----- DATA PROVIDED -----

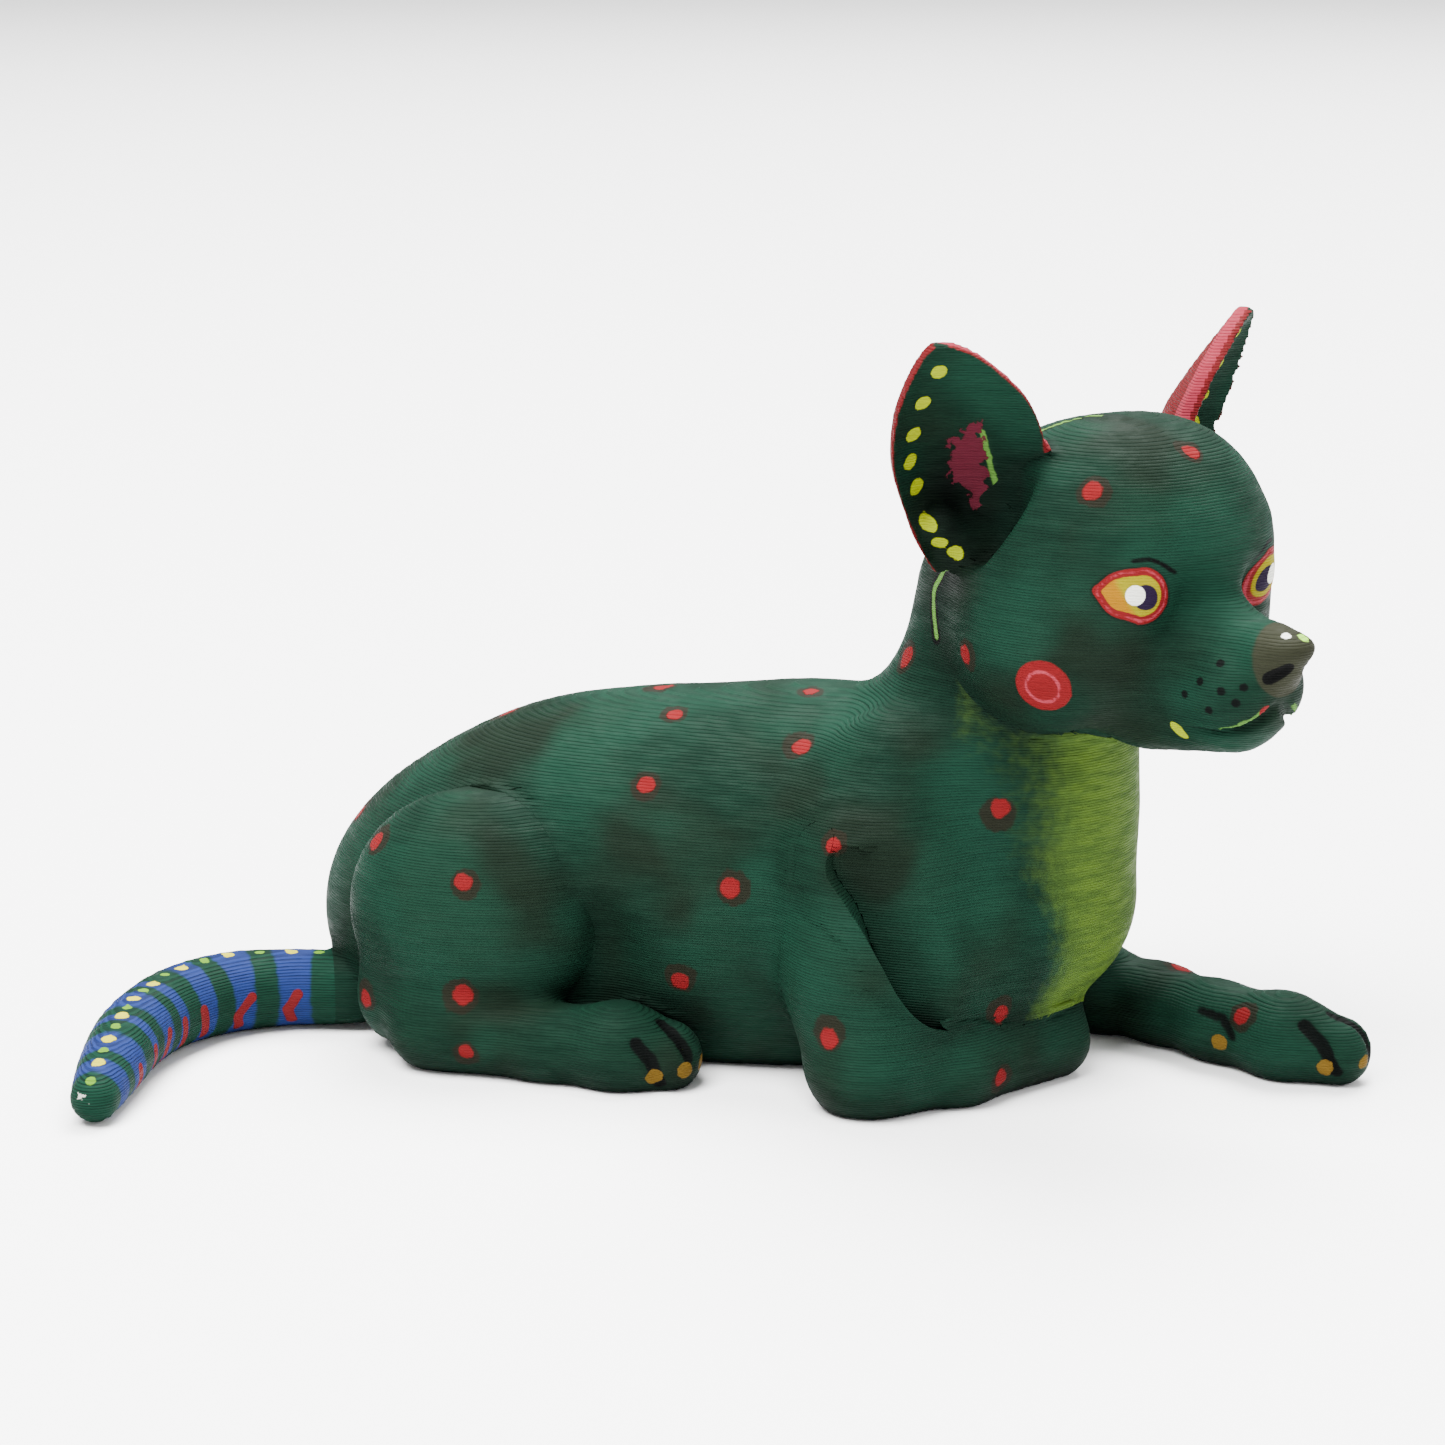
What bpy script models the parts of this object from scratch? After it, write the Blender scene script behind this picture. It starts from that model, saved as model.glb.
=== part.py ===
"""A lying dog in the painted alebrije manner, printed in nine parts that are pegged together.

Frame: +X is the way the body points, +Y is the dog's left, +Z is up. The origin lies on the midline,
in the flat underside of the torso. Lengths below are millimetres; MM turns them into metres.
"""
import math

import bmesh
import bpy
from mathutils import Matrix, Vector

MM = 0.001
CLEARANCE = 0.3  # gap between faces that touch on the real figure
PEG_SIDES = 16

# Driving dimensions -------------------------------------------------------------------------------
BODY_HALF_WIDTH = 18.0
BACK_HEIGHT = 37.3  # top of the loin above the floor
HEAD_CENTRE = (41.8, -4.8, 56.0)  # middle of the skull
HEAD_TURN = -36.0  # degrees about +Z: the head looks out to the dog's right
SKULL = (16.6, 16.6, 13.6)  # half length, half width and half height of the skull
NECK_SEAM_Z = 46.0  # above this height the neck belongs to the head
EAR_FOOT = (-6.5, 18.0, -1.5)  # lower end of the left ear, in the head's own frame
EAR_TIP = (-1.8, 22.6, 22.2)
EAR_HALF_WIDTH = 8.2
EAR_OFFSET = 2.3  # the leaf's middle lies this far towards the skull from the line foot to tip
EAR_DEPTH = 5.3  # from the plane of the rim to the back of the cup
EAR_WALL = 1.3
EAR_HOLLOW = (2.8, 8.5)  # the cup's middle above the leaf's middle, and its half length
EAR_SEAM = (-6.2, 15.2, 3.0)  # middle of the flat pad that the left ear is plugged on to
EAR_PULL = (-0.1, 0.86, 0.5)  # the way the left ear is pulled off
EAR_ROOT = (4.8, 4.2, 6.0)  # half sizes of the thick root at the pad
TAIL_SEAM = (-41.8, -9.4, 4.1)
TAIL_PULL = (-0.924, -0.382, 0.0)
NECK_PEG = (3.0, 19.0)  # radius and length
EAR_PEG = (1.0, 6.5)
TAIL_PEG = (1.5, 12.0)
SHOULDER_PEG = (2.0, 9.0)
HIP_PEG = (2.0, 9.0)

GREEN = (0.020, 0.090, 0.062)
EAR_GREEN = (0.016, 0.070, 0.052)
TAIL_BLUE = (0.050, 0.085, 0.330)
BIRCH = (0.60, 0.44, 0.27)


# Scene ----------------------------------------------------------------------------------------------
def empty_scene():
    for old in list(bpy.data.objects):
        bpy.data.objects.remove(old)


def new_collection(name):
    made = bpy.data.collections.new(name)
    bpy.context.scene.collection.children.link(made)
    return made


def new_material(name, colour, roughness):
    material = bpy.data.materials.new(name)
    material.use_nodes = True
    shader = material.node_tree.nodes["Principled BSDF"]
    shader.inputs["Base Color"].default_value = (*colour, 1.0)
    shader.inputs["Roughness"].default_value = roughness
    shader.inputs["Metallic"].default_value = 0.0
    return material


empty_scene()
FIGURE = new_collection("lying_dog_figure")
CUTTERS = new_collection("cutters")
BODY_PAINT = new_material("body_paint", GREEN, 0.5)
EAR_PAINT = new_material("ear_paint", EAR_GREEN, 0.5)
TAIL_PAINT = new_material("tail_paint", TAIL_BLUE, 0.5)
PEG_WOOD = new_material("peg_wood", BIRCH, 0.6)

IN_BODY = Matrix.Identity(4)
IN_HEAD = Matrix.Translation(HEAD_CENTRE) @ Matrix.Rotation(math.radians(HEAD_TURN), 4, "Z")


# Shapes ---------------------------------------------------------------------------------------------
def mirrored(points):
    """The same points on the dog's other side: y changes sign, and a radius that follows stays."""
    return [(point[0], -point[1], *point[2:]) for point in points]


def add_ball(shape, centre, radii, frame=IN_BODY):
    """An ellipsoid with its axes along the frame's."""
    place = frame @ Matrix.Translation(centre) @ Matrix.Diagonal((*radii, 1.0))
    bmesh.ops.create_uvsphere(shape, u_segments=32, v_segments=18, radius=1.0, matrix=place)


def add_limb(shape, stations, frame=IN_BODY):
    """A round bar through stations (x, y, z, radius), with a ball at each and a cone between two."""
    for station in stations:
        add_ball(shape, station[:3], (station[3],) * 3, frame)
    for start, end in zip(stations, stations[1:]):
        low, high = Vector(start[:3]), Vector(end[:3])
        run = high - low
        place = frame @ Matrix.Translation((low + high) / 2) @ run.to_track_quat("Z", "Y").to_matrix().to_4x4()
        bmesh.ops.create_cone(
            shape, cap_ends=True, segments=24, radius1=start[3], radius2=end[3], depth=run.length, matrix=place
        )


def new_object(name, shape, collection, material=None):
    """Puts the shape, still in millimetres, into the scene in metres."""
    bmesh.ops.transform(shape, matrix=Matrix.Scale(MM, 4), verts=shape.verts)
    mesh = bpy.data.meshes.new(name)
    shape.to_mesh(mesh)
    shape.free()
    made = bpy.data.objects.new(name, mesh)
    collection.objects.link(made)
    if material:
        mesh.materials.append(material)
    if collection is CUTTERS:
        made.hide_render = True
        made.display_type = "WIRE"
    return made


def frozen(item):
    """The object with its modifiers made part of its mesh."""
    graph = bpy.context.evaluated_depsgraph_get()
    item.data = bpy.data.meshes.new_from_object(item.evaluated_get(graph))
    item.modifiers.clear()
    return item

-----

● REQUIRED WORK
Can you give every line above again, exactly as written?

● WRITTEN ANSWER
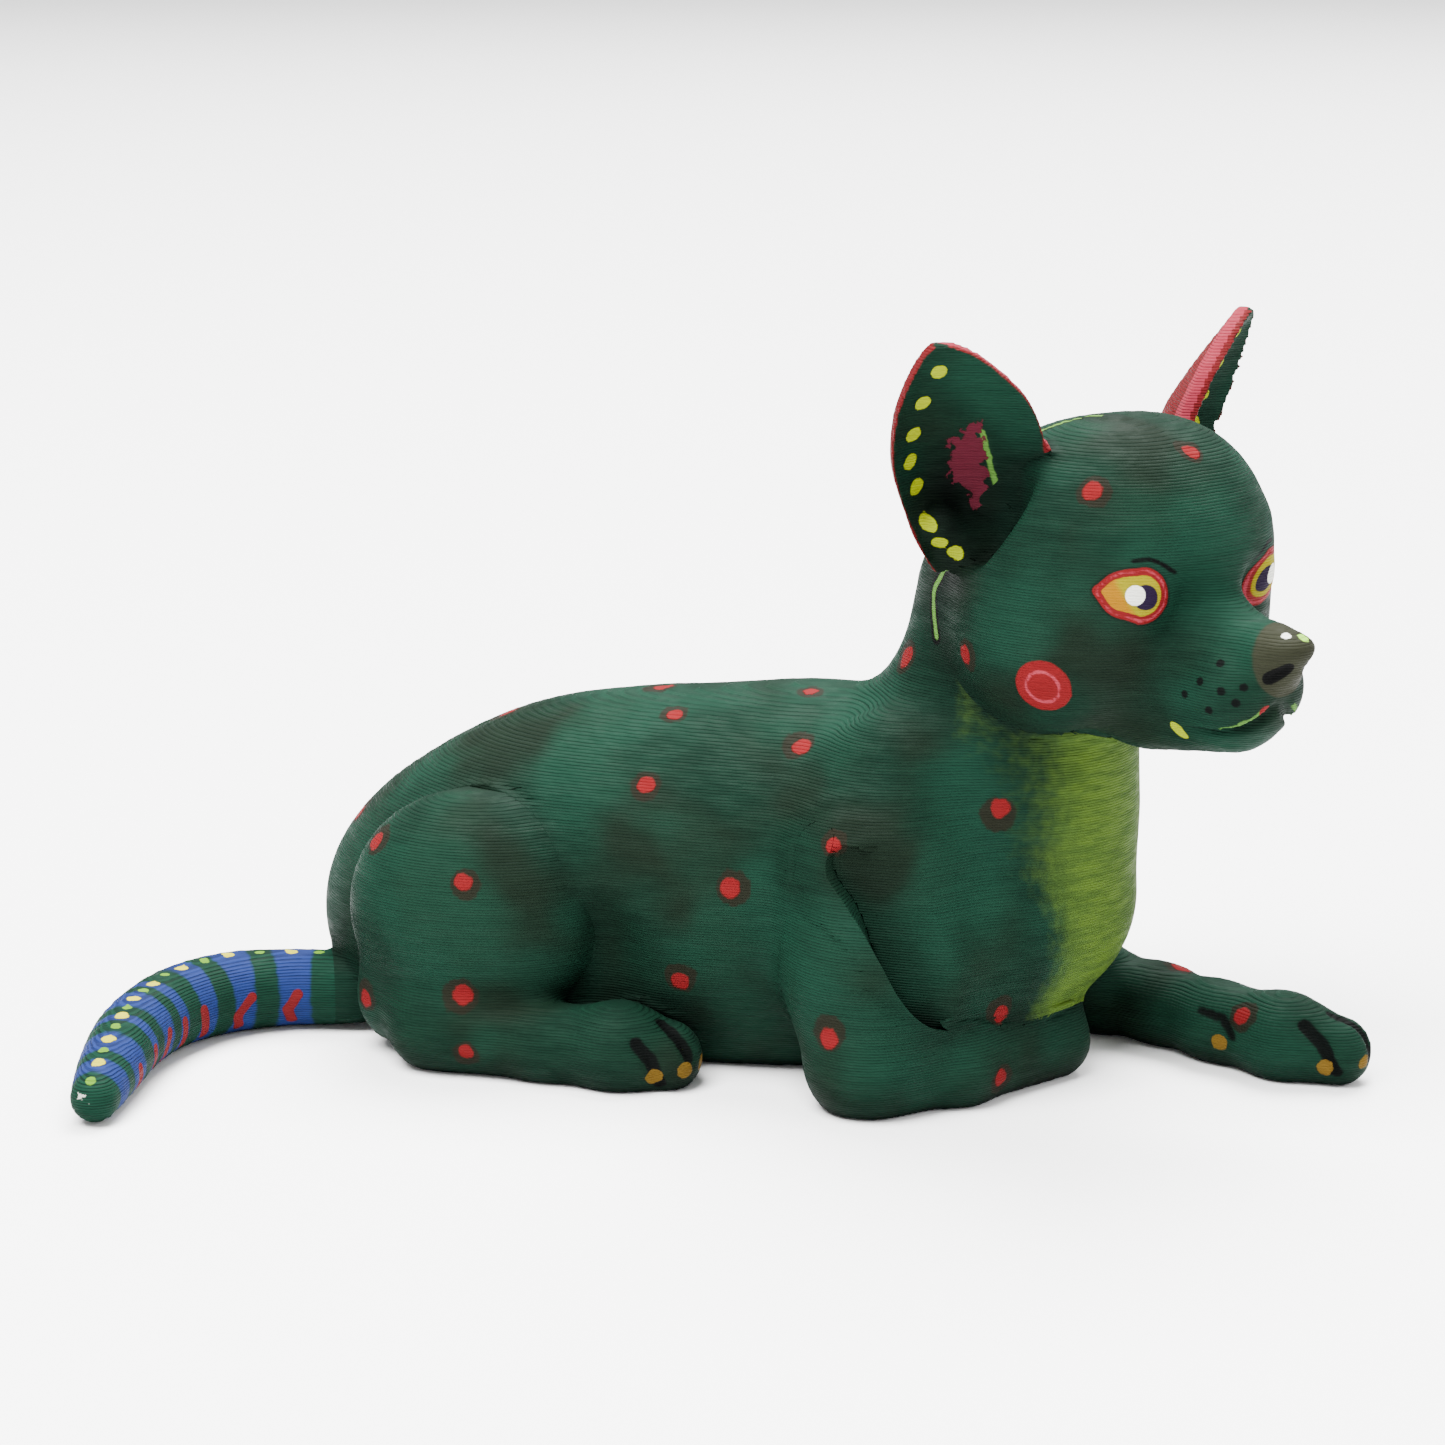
What bpy script models the parts of this object from scratch? After it, write the Blender scene script behind this picture. It starts from that model, saved as model.glb.
=== part.py ===
"""A lying dog in the painted alebrije manner, printed in nine parts that are pegged together.

Frame: +X is the way the body points, +Y is the dog's left, +Z is up. The origin lies on the midline,
in the flat underside of the torso. Lengths below are millimetres; MM turns them into metres.
"""
import math

import bmesh
import bpy
from mathutils import Matrix, Vector

MM = 0.001
CLEARANCE = 0.3  # gap between faces that touch on the real figure
PEG_SIDES = 16

# Driving dimensions -------------------------------------------------------------------------------
BODY_HALF_WIDTH = 18.0
BACK_HEIGHT = 37.3  # top of the loin above the floor
HEAD_CENTRE = (41.8, -4.8, 56.0)  # middle of the skull
HEAD_TURN = -36.0  # degrees about +Z: the head looks out to the dog's right
SKULL = (16.6, 16.6, 13.6)  # half length, half width and half height of the skull
NECK_SEAM_Z = 46.0  # above this height the neck belongs to the head
EAR_FOOT = (-6.5, 18.0, -1.5)  # lower end of the left ear, in the head's own frame
EAR_TIP = (-1.8, 22.6, 22.2)
EAR_HALF_WIDTH = 8.2
EAR_OFFSET = 2.3  # the leaf's middle lies this far towards the skull from the line foot to tip
EAR_DEPTH = 5.3  # from the plane of the rim to the back of the cup
EAR_WALL = 1.3
EAR_HOLLOW = (2.8, 8.5)  # the cup's middle above the leaf's middle, and its half length
EAR_SEAM = (-6.2, 15.2, 3.0)  # middle of the flat pad that the left ear is plugged on to
EAR_PULL = (-0.1, 0.86, 0.5)  # the way the left ear is pulled off
EAR_ROOT = (4.8, 4.2, 6.0)  # half sizes of the thick root at the pad
TAIL_SEAM = (-41.8, -9.4, 4.1)
TAIL_PULL = (-0.924, -0.382, 0.0)
NECK_PEG = (3.0, 19.0)  # radius and length
EAR_PEG = (1.0, 6.5)
TAIL_PEG = (1.5, 12.0)
SHOULDER_PEG = (2.0, 9.0)
HIP_PEG = (2.0, 9.0)

GREEN = (0.020, 0.090, 0.062)
EAR_GREEN = (0.016, 0.070, 0.052)
TAIL_BLUE = (0.050, 0.085, 0.330)
BIRCH = (0.60, 0.44, 0.27)


# Scene ----------------------------------------------------------------------------------------------
def empty_scene():
    for old in list(bpy.data.objects):
        bpy.data.objects.remove(old)


def new_collection(name):
    made = bpy.data.collections.new(name)
    bpy.context.scene.collection.children.link(made)
    return made


def new_material(name, colour, roughness):
    material = bpy.data.materials.new(name)
    material.use_nodes = True
    shader = material.node_tree.nodes["Principled BSDF"]
    shader.inputs["Base Color"].default_value = (*colour, 1.0)
    shader.inputs["Roughness"].default_value = roughness
    shader.inputs["Metallic"].default_value = 0.0
    return material


empty_scene()
FIGURE = new_collection("lying_dog_figure")
CUTTERS = new_collection("cutters")
BODY_PAINT = new_material("body_paint", GREEN, 0.5)
EAR_PAINT = new_material("ear_paint", EAR_GREEN, 0.5)
TAIL_PAINT = new_material("tail_paint", TAIL_BLUE, 0.5)
PEG_WOOD = new_material("peg_wood", BIRCH, 0.6)

IN_BODY = Matrix.Identity(4)
IN_HEAD = Matrix.Translation(HEAD_CENTRE) @ Matrix.Rotation(math.radians(HEAD_TURN), 4, "Z")


# Shapes ---------------------------------------------------------------------------------------------
def mirrored(points):
    """The same points on the dog's other side: y changes sign, and a radius that follows stays."""
    return [(point[0], -point[1], *point[2:]) for point in points]


def add_ball(shape, centre, radii, frame=IN_BODY):
    """An ellipsoid with its axes along the frame's."""
    place = frame @ Matrix.Translation(centre) @ Matrix.Diagonal((*radii, 1.0))
    bmesh.ops.create_uvsphere(shape, u_segments=32, v_segments=18, radius=1.0, matrix=place)


def add_limb(shape, stations, frame=IN_BODY):
    """A round bar through stations (x, y, z, radius), with a ball at each and a cone between two."""
    for station in stations:
        add_ball(shape, station[:3], (station[3],) * 3, frame)
    for start, end in zip(stations, stations[1:]):
        low, high = Vector(start[:3]), Vector(end[:3])
        run = high - low
        place = frame @ Matrix.Translation((low + high) / 2) @ run.to_track_quat("Z", "Y").to_matrix().to_4x4()
        bmesh.ops.create_cone(
            shape, cap_ends=True, segments=24, radius1=start[3], radius2=end[3], depth=run.length, matrix=place
        )


def new_object(name, shape, collection, material=None):
    """Puts the shape, still in millimetres, into the scene in metres."""
    bmesh.ops.transform(shape, matrix=Matrix.Scale(MM, 4), verts=shape.verts)
    mesh = bpy.data.meshes.new(name)
    shape.to_mesh(mesh)
    shape.free()
    made = bpy.data.objects.new(name, mesh)
    collection.objects.link(made)
    if material:
        mesh.materials.append(material)
    if collection is CUTTERS:
        made.hide_render = True
        made.display_type = "WIRE"
    return made


def frozen(item):
    """The object with its modifiers made part of its mesh."""
    graph = bpy.context.evaluated_depsgraph_get()
    item.data = bpy.data.meshes.new_from_object(item.evaluated_get(graph))
    item.modifiers.clear()
    return item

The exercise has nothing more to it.